— BEGIN —
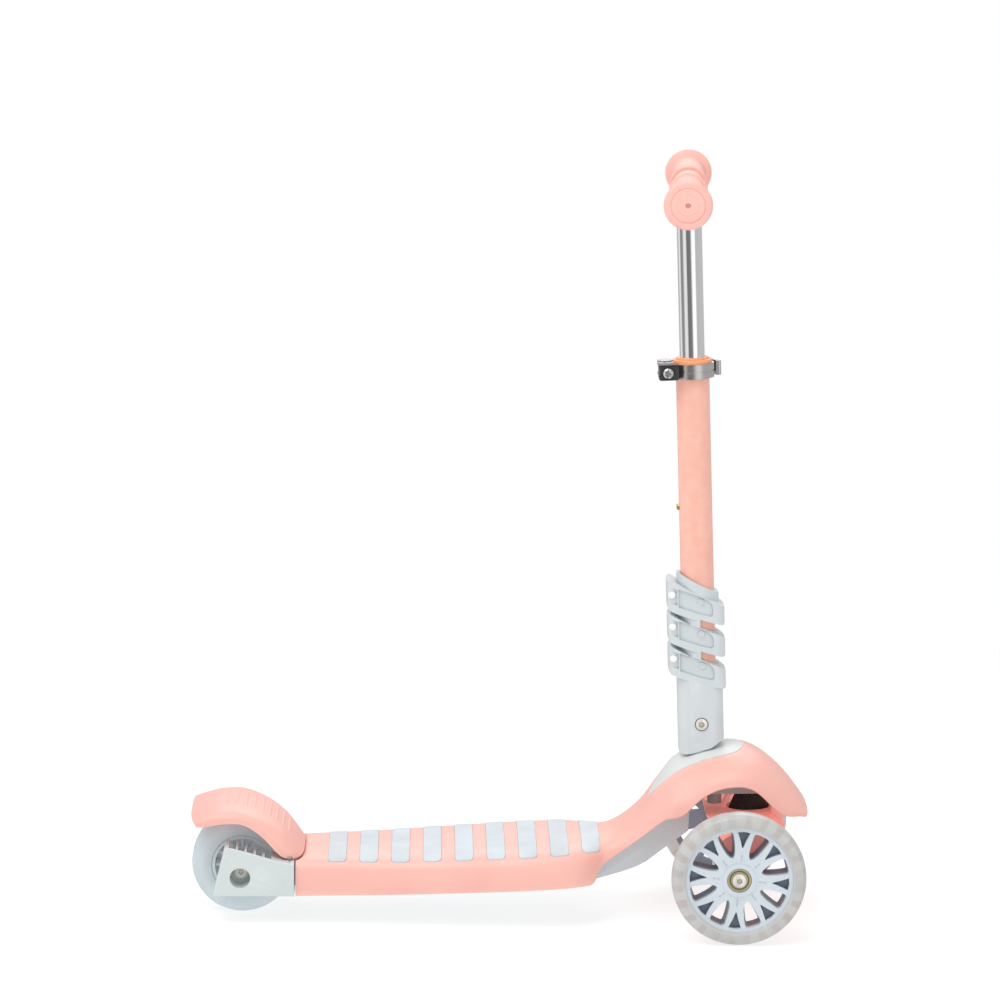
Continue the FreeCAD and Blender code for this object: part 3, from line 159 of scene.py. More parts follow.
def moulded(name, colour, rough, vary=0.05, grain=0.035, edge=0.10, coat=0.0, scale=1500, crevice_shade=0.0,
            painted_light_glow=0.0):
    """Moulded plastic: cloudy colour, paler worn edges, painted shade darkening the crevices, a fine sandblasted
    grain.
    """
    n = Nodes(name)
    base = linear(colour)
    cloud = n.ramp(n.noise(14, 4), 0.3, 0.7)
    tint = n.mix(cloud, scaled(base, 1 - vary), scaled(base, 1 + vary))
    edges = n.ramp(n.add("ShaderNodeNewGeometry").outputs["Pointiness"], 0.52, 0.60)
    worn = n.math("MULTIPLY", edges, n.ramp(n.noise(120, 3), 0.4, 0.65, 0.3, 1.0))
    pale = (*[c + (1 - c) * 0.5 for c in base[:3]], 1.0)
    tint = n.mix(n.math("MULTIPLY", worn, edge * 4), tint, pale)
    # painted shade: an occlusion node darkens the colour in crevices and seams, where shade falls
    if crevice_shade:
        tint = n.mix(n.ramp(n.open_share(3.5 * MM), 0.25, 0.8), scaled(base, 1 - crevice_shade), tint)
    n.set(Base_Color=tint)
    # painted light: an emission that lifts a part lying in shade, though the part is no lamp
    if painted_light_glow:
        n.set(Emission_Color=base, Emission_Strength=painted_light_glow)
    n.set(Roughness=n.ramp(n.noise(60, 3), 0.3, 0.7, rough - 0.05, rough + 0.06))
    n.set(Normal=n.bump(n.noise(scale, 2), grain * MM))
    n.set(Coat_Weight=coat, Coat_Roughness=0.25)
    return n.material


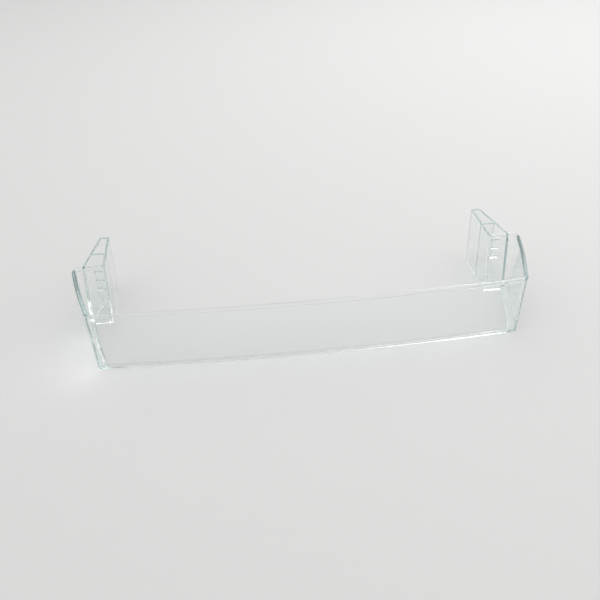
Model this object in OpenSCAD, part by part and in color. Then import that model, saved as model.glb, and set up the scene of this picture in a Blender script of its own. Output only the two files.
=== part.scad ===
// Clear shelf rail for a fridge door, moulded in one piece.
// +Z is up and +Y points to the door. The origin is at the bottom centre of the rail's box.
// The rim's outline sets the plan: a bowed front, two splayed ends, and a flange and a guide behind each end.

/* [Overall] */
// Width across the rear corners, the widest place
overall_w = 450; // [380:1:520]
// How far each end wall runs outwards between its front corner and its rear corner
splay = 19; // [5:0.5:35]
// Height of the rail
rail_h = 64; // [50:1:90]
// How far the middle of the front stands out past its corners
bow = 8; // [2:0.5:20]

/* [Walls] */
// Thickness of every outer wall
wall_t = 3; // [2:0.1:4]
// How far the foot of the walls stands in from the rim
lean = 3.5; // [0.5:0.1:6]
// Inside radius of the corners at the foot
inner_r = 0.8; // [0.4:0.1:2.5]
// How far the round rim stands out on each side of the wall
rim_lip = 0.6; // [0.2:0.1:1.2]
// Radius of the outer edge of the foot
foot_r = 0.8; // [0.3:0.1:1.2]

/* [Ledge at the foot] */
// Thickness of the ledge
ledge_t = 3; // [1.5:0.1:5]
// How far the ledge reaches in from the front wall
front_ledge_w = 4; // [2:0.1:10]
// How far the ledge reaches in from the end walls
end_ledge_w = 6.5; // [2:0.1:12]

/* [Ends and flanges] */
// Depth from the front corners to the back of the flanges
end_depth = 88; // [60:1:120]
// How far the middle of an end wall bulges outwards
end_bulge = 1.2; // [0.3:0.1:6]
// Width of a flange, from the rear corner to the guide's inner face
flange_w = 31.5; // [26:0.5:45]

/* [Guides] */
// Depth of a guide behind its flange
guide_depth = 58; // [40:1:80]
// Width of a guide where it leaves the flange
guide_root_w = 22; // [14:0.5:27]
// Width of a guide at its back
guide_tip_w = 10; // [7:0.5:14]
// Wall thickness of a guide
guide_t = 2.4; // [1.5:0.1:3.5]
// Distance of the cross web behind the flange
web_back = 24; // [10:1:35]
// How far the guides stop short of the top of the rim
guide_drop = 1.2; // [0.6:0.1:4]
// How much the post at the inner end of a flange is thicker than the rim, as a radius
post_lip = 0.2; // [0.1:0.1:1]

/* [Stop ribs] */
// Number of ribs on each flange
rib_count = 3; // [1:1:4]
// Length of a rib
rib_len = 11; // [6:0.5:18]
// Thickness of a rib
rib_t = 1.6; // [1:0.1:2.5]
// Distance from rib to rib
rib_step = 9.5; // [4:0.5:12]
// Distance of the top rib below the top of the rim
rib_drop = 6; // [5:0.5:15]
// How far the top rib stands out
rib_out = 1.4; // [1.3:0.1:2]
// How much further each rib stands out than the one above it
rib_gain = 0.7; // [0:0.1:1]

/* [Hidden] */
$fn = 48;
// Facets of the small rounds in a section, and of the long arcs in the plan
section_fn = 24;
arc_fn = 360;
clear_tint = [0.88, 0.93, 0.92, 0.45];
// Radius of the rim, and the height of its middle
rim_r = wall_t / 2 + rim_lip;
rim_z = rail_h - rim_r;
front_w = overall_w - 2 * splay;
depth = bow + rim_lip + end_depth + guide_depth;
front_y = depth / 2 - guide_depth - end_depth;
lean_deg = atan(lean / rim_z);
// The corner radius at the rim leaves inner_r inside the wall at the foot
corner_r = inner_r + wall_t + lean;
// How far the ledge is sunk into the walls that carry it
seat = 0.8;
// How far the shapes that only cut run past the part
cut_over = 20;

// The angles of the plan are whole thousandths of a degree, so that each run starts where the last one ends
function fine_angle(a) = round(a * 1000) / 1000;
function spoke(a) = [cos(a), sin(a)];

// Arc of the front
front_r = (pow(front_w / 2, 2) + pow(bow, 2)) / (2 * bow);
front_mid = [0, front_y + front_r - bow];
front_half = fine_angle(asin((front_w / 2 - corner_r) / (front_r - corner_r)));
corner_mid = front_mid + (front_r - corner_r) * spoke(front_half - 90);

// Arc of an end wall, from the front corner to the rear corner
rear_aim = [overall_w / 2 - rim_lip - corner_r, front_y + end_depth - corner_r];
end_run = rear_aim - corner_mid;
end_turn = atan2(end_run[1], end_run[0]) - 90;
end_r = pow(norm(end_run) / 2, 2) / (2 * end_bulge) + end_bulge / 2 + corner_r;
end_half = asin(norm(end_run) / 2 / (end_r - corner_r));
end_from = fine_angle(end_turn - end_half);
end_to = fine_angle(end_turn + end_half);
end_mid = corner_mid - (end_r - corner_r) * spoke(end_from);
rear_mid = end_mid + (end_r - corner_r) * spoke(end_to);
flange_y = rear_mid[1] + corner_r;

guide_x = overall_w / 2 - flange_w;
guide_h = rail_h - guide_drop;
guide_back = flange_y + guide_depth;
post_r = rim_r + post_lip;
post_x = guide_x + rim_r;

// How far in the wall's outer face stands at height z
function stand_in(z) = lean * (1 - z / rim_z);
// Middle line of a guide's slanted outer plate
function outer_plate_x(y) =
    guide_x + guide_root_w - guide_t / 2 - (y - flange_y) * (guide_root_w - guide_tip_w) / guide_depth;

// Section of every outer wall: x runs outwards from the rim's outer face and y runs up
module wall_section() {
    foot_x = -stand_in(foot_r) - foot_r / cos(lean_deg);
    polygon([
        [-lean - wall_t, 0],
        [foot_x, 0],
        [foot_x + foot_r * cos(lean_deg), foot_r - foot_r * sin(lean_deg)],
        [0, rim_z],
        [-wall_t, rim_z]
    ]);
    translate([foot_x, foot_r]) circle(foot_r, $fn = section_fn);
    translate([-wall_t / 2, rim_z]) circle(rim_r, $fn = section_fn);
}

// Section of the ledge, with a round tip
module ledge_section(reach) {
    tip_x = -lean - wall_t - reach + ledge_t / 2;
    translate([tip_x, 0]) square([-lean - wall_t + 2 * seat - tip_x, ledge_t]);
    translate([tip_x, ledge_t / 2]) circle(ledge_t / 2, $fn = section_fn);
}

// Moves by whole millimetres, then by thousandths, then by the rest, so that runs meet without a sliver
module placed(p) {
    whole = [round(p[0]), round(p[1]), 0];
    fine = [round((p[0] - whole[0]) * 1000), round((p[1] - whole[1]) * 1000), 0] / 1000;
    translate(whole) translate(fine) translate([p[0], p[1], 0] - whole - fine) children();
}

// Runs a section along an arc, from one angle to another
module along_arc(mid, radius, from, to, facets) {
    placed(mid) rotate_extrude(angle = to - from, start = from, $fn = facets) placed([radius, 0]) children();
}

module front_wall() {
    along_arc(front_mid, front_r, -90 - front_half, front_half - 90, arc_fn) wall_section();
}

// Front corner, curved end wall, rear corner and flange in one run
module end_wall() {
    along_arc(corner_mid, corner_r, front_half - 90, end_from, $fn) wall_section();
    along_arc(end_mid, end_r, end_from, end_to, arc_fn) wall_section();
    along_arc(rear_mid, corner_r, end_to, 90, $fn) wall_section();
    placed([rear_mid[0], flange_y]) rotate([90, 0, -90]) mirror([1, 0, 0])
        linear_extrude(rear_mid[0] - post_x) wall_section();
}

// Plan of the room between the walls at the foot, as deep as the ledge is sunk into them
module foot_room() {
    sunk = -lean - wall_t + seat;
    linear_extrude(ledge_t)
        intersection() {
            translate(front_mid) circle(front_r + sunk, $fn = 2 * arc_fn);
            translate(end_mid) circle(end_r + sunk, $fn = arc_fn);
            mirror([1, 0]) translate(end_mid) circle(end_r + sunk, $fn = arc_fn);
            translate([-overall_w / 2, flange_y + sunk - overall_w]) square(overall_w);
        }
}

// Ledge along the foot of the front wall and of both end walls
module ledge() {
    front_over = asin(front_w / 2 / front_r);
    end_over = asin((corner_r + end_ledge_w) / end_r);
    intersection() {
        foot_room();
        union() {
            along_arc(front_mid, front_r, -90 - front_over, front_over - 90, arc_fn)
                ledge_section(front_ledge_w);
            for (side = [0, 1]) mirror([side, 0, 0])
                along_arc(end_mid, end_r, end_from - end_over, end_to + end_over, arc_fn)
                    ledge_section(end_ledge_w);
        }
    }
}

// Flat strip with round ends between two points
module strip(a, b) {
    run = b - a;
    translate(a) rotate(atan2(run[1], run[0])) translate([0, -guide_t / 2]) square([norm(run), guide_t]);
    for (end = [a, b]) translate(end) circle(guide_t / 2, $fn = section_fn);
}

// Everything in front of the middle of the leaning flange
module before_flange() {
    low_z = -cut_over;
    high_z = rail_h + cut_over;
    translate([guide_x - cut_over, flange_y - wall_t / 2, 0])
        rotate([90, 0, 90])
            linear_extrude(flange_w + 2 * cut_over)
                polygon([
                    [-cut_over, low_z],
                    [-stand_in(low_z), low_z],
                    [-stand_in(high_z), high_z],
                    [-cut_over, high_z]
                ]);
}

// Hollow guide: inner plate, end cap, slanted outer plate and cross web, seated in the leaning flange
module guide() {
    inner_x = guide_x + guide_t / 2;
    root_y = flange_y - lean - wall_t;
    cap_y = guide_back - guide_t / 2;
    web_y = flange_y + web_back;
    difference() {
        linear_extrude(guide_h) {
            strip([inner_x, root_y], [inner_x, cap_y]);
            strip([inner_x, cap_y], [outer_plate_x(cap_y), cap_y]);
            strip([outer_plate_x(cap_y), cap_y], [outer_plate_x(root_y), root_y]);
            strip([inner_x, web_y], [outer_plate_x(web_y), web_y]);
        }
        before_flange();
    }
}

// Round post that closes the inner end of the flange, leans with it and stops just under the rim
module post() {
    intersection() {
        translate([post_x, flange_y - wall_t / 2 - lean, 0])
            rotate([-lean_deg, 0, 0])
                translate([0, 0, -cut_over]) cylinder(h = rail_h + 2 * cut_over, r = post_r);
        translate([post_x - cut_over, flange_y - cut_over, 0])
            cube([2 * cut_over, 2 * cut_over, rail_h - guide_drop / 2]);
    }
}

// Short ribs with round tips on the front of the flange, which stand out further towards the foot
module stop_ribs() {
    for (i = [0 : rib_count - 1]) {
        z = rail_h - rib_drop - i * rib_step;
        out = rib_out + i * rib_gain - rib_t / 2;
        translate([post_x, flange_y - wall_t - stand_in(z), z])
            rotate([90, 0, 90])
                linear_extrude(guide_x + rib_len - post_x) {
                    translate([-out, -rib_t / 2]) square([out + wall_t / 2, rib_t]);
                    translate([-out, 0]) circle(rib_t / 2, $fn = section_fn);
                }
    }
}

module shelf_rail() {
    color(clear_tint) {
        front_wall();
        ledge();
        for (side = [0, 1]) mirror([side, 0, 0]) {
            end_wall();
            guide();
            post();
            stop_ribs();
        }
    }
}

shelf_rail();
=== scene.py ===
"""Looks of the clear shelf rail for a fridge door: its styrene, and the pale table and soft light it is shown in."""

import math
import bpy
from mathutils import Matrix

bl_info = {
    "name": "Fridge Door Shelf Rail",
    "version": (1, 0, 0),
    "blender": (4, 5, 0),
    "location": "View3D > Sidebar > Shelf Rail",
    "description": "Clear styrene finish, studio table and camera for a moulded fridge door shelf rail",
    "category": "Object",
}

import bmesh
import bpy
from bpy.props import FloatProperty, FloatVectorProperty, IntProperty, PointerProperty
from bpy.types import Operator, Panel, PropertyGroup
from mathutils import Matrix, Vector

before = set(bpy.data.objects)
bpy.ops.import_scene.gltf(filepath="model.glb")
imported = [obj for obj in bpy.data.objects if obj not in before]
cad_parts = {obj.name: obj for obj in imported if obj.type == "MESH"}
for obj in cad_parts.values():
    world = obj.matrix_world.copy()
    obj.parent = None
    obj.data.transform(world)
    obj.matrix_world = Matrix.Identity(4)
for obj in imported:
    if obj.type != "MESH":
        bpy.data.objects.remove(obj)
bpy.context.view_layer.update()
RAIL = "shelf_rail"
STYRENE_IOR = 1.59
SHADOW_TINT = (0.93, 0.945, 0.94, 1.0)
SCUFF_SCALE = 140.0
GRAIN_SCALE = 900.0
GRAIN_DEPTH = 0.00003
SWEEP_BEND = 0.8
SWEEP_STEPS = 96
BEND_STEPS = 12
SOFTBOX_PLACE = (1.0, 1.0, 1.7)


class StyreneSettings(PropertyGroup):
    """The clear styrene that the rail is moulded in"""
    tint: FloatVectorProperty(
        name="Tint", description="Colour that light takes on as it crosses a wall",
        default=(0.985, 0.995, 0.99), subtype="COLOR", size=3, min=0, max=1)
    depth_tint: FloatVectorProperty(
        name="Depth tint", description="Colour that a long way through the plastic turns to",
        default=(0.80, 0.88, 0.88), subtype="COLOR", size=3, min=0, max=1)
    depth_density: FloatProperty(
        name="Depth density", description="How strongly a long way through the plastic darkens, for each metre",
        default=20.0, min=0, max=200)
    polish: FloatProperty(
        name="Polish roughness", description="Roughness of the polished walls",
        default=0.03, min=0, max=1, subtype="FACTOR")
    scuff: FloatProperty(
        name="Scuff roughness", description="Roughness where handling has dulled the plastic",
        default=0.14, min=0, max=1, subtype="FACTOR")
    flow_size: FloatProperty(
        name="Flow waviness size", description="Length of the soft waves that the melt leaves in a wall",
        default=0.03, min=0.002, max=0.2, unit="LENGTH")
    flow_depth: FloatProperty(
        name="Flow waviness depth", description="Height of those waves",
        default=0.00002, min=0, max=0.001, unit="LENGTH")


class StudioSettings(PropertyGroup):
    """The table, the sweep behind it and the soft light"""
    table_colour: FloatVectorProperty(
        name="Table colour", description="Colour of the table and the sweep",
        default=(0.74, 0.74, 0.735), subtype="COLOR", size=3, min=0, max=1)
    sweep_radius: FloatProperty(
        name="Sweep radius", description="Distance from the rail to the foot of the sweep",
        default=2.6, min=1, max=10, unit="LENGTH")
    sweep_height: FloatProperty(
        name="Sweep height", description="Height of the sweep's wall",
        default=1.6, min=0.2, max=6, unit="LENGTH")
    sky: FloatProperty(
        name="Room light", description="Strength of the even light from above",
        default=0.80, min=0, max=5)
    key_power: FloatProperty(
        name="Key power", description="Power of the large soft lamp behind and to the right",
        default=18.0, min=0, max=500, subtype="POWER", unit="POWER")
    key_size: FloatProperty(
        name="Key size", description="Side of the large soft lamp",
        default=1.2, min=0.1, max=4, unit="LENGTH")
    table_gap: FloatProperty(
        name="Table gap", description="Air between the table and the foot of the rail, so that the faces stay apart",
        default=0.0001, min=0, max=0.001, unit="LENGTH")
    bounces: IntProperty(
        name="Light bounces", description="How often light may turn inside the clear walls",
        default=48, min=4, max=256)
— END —
**GOAL OF THE EXERCISE**
Only the lines running from the line with "under the rim" through the line with "in imported if" should be repeated, exactly and with both ends kept.

**EXERCISE RESULT**
// Round post that closes the inner end of the flange, leans with it and stops just under the rim
module post() {
    intersection() {
        translate([post_x, flange_y - wall_t / 2 - lean, 0])
            rotate([-lean_deg, 0, 0])
                translate([0, 0, -cut_over]) cylinder(h = rail_h + 2 * cut_over, r = post_r);
        translate([post_x - cut_over, flange_y - cut_over, 0])
            cube([2 * cut_over, 2 * cut_over, rail_h - guide_drop / 2]);
    }
}

// Short ribs with round tips on the front of the flange, which stand out further towards the foot
module stop_ribs() {
    for (i = [0 : rib_count - 1]) {
        z = rail_h - rib_drop - i * rib_step;
        out = rib_out + i * rib_gain - rib_t / 2;
        translate([post_x, flange_y - wall_t - stand_in(z), z])
            rotate([90, 0, 90])
                linear_extrude(guide_x + rib_len - post_x) {
                    translate([-out, -rib_t / 2]) square([out + wall_t / 2, rib_t]);
                    translate([-out, 0]) circle(rib_t / 2, $fn = section_fn);
                }
    }
}

module shelf_rail() {
    color(clear_tint) {
        front_wall();
        ledge();
        for (side = [0, 1]) mirror([side, 0, 0]) {
            end_wall();
            guide();
            post();
            stop_ribs();
        }
    }
}

shelf_rail();
=== scene.py ===
"""Looks of the clear shelf rail for a fridge door: its styrene, and the pale table and soft light it is shown in."""

import math
import bpy
from mathutils import Matrix

bl_info = {
    "name": "Fridge Door Shelf Rail",
    "version": (1, 0, 0),
    "blender": (4, 5, 0),
    "location": "View3D > Sidebar > Shelf Rail",
    "description": "Clear styrene finish, studio table and camera for a moulded fridge door shelf rail",
    "category": "Object",
}

import bmesh
import bpy
from bpy.props import FloatProperty, FloatVectorProperty, IntProperty, PointerProperty
from bpy.types import Operator, Panel, PropertyGroup
from mathutils import Matrix, Vector

before = set(bpy.data.objects)
bpy.ops.import_scene.gltf(filepath="model.glb")
imported = [obj for obj in bpy.data.objects if obj not in before]
cad_parts = {obj.name: obj for obj in imported if obj.type == "MESH"}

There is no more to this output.